Sex Ed for Seniors
Let us talk about your grandma and grandpa having sex shall we? In recent years there has been a lot more publicity showing that people over 60 are having sex. Not only that, apparently they are enjoying it very much. (If you are in the over 60 category and want a good—okay steamy—read, "Still Doing It" edited by Joani Blank. Most excellent!)
Although Seniors are still having fun and going hog wild, unfortunately they are not always following safe sex practices.
In the last five years, Health Canada has published a concerning trend amongst people over 50 years of age. Health Canada states this category is becoming more at risk to contract HIV or AIDS. In fact in 2002, one in five AIDS cases were people over 50; this being a dramatic jump from one in nine in 1994. Health Canada statistics also show this category having 11.5 percent of the reported cases of AIDS.
It seems to me sex-ed classes need to be taught not only in high schools, but also where seniors reside.
When AIDS came to the surface in 1982, the most at risk group at the time - a.k.a. homosexual men - at once changed their lifestyle habits. Today, due to strong campaigning and education by government and non-government agencies, the average Canadian under 50 understands the importance of safe sex to guard against AIDS (whether they are following this credo or not is a completely different column).
However the senior group was never a target group for any of these organizations to educate. It was never assumed people who were getting on in years would go around having promiscuous sex. Guess we were all wrong.
Here are a few common sense answers to why this group is becoming more at risk.
Number one, as we already discussed: our society believes seniors are sexless. It feels good and safe for us to imagine grandma and grandpa sitting around in their rocking chairs, waiting for us to visit, maybe eating some ice cream. For us to imagine our grandparents having to sneak around a nursing home because the administration frowns on them having sex, is just too much for our little brains to take.
Number two: this group does not see themselves as an at-risk group. Why? Let us take a look at what sex was like in our grandparent's day. Sure, there was a bit of fooling around, but people did not switch partners and engage in casual sex the way people do today. Sure there were STDs, however the big percentage of cases were concentrated to isolated pockets of large groups of men - such as an army base. Catching an STD for the average person came as a shocking surprise. Hence their perception is what they had known as young adults: the average person is clean and STD free.
During their day the use of condoms was solely meant to ward off pregnancy. Therefore, seniors associate condom use with preventing pregnancy. Guess what? They are now past their childbearing years.

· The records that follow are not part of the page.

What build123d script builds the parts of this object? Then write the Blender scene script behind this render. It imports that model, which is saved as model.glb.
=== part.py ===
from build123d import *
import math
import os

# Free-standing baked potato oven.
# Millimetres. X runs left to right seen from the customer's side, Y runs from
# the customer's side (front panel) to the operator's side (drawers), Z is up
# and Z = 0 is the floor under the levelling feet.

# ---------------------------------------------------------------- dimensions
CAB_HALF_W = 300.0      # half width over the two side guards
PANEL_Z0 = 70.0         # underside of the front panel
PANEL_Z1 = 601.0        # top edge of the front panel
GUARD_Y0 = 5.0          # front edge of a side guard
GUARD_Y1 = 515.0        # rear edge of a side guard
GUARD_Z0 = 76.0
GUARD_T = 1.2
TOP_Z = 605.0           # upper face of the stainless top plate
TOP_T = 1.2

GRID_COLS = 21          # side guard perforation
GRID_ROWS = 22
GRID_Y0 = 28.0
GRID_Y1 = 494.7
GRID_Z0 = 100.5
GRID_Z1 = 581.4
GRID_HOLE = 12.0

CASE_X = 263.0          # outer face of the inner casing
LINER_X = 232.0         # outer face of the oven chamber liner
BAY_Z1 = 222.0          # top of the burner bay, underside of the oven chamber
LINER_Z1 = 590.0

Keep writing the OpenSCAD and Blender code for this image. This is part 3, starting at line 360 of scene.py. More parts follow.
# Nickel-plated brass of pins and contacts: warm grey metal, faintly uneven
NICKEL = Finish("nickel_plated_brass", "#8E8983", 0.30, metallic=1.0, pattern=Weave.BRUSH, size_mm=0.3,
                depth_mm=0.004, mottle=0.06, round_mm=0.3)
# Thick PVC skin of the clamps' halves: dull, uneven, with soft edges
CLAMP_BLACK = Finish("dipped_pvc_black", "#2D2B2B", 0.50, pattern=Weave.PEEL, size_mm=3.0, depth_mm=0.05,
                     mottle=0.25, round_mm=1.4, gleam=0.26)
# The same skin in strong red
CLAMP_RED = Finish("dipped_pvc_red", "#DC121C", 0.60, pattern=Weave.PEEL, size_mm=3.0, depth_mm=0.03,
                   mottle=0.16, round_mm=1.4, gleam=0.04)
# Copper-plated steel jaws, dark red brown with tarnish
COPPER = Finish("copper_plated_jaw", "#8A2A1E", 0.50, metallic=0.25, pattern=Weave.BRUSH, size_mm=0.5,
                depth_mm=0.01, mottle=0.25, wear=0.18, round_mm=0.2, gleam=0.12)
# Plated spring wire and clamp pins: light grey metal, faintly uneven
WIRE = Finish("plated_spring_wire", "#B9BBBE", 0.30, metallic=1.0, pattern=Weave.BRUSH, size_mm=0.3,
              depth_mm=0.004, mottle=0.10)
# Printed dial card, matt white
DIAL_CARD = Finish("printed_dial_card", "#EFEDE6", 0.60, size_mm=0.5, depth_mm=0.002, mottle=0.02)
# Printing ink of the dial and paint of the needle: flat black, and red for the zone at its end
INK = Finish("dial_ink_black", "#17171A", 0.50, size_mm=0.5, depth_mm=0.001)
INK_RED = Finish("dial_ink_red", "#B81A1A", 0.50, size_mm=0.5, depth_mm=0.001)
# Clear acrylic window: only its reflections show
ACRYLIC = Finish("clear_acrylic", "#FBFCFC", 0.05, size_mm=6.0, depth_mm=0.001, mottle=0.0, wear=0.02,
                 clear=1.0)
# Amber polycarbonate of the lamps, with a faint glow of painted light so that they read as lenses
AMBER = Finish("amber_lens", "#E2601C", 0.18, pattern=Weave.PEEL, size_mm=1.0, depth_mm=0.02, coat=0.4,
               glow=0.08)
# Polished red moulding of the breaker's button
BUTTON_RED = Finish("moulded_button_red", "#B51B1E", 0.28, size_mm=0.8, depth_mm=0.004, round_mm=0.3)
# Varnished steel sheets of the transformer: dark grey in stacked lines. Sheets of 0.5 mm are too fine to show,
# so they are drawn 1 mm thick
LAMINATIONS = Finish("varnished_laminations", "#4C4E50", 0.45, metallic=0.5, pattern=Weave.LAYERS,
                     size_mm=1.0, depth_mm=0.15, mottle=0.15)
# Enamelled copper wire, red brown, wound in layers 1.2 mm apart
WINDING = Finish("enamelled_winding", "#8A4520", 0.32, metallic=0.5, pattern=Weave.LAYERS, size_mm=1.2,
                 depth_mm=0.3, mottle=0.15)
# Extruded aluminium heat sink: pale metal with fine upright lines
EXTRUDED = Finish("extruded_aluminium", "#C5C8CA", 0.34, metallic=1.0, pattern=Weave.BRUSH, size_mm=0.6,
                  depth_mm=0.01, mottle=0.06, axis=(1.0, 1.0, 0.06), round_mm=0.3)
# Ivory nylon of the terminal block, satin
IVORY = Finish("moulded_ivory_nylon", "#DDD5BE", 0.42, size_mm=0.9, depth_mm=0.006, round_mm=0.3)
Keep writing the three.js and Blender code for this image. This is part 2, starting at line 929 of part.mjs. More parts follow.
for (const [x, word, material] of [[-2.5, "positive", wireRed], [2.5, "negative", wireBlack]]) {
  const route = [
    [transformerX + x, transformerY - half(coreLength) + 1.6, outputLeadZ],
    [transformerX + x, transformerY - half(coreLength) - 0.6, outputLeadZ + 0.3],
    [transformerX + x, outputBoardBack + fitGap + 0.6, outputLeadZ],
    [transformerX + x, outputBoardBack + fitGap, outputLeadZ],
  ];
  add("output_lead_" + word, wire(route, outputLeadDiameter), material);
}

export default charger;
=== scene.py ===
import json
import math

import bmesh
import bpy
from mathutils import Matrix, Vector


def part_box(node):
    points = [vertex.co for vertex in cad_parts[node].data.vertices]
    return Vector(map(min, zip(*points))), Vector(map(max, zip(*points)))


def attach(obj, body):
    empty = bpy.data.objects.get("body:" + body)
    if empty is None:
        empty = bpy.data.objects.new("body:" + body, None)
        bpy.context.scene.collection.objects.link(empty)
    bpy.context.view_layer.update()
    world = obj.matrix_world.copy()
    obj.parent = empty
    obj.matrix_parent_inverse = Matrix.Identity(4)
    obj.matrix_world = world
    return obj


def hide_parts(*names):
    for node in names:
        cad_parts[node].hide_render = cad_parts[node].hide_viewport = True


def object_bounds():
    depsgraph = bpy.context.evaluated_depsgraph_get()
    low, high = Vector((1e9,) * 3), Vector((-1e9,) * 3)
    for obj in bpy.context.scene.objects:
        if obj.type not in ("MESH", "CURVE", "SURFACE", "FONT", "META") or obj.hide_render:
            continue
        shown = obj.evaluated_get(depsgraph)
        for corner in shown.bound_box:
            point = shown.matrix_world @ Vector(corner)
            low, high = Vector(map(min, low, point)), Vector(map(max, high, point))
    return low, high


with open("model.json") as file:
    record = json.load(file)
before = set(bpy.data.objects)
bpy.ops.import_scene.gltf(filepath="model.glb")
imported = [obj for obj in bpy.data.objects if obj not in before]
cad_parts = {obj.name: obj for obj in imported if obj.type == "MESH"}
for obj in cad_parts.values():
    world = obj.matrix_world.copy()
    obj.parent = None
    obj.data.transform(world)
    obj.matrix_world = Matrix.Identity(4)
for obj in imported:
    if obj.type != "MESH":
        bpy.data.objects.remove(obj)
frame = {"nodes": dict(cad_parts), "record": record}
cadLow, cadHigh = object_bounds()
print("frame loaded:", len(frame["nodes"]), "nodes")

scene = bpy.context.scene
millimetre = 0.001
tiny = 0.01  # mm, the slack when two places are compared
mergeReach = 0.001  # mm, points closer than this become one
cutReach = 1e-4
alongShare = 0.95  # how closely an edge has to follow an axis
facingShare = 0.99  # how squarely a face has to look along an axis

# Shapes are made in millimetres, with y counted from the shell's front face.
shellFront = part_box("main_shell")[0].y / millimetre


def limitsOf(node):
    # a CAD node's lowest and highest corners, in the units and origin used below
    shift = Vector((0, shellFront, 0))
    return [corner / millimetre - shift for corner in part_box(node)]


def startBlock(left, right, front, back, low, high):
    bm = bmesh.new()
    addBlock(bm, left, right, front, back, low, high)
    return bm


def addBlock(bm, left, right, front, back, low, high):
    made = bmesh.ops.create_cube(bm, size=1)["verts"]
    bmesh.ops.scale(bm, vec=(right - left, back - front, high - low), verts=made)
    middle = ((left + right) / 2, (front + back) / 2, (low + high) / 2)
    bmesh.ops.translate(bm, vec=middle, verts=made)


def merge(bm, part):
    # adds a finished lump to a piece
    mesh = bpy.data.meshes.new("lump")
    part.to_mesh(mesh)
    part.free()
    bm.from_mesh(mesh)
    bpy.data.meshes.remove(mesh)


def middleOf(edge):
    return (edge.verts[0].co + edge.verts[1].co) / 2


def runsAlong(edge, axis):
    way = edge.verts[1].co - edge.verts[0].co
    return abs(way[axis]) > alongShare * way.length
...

Number three: many (but certainly not all) doctors feel uncomfortable speaking to a senior about their sexual habits. Statistics show 75 percent of men aged 65 to 79 years old and 64 percent of women in the same age group say they are still sexually active.
I have spoken to a number of seniors who have asked their doctors about sexual issues and then watched as the doctor squirmed, gave a brief answer and moved on. What is most sad is a lot of seniors only feel comfortable discussing such delicate matters with their GP.
Number four: sometimes it is not easy to diagnose HIV or AIDS in the senior patient. A trend occurring is men are having sexual relations outside of their marriage, contracting HIV and giving it to their older wife. These wives have no idea and often do nothing until it is in the end stages of HIV. Since some of the symptoms of AIDS are similar to conditions related to aging, like dementia and pneumonia, doctors treating that senior may not know better to have them tested for the virus.
Number five: there is a delicate, cultural more for this generation that states the man is in charge. This generation is pre-1970s feminism and although these women are nobody's pushover, the prevailing belief is the man has the last say. If the female in the couple initiates condom usage and he says he does not want to, she will likely acquiesce to his wishes.
HIV and AIDS are still very real and spreading. If you are a devilishly sexy single over sixty engaging in some fun sexual activity, please educate yourself on safe sex practices. As they say, use it wisely or lose it.